Imagine streaming a movie through your tube light or accessing the Internet through a street lamp. Light Fidelity (Li-Fi), a new communication system developed by Professor Harald Hass, can actually achieve this!
The existing Wi- Fi systems use radio waves to transfer data. Li-Fi, on the other hand, uses visible light. A Light Emitting Diode (LED) is used to transfer data by switching it on and off at speeds that are so high that they are invisible to the human eye. A light detector on the receiving device, which could be a laptop or a mobile phone, receives the light signal from the LED and converts it to an electronic signal. For example, the light detector registers a binary one when the LED is on; and a binary zero if the LED is off.

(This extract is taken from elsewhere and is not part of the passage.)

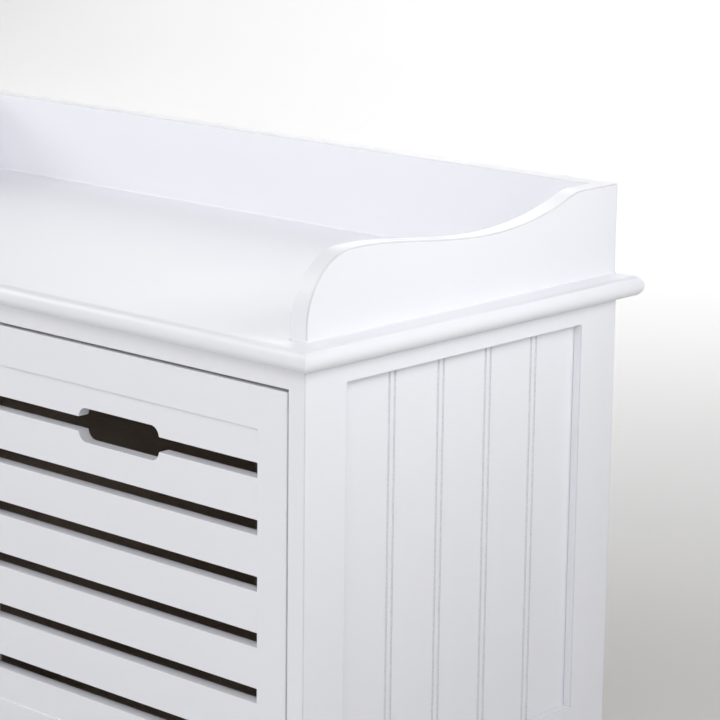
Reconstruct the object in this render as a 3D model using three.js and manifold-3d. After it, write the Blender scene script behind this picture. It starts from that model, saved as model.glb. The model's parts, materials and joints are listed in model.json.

Li-Fi works on existing protocols and does not need a router or a hotspot, unlike Wi-Fi. It can transmit data at much higher speeds than the existing Wi-Fi systems. Moreover, since light cannot pass through walls, it is thought that Li-Fi signals cannot be easily hacked. But, Li-Fi has certain operational limitations. The light source will have to be kept on to use the network. The Li- Fi range is also smaller than the Wi-Fi range.
The radio-wave spectrum, through which Wi-Fi signal is transmitted, is limited. But, global demand for fast Internet access is increasing every day. Li-Fi could come to the rescue and revolutionize our digital systems. It can ease access to the Internet and help address the existing digital divide.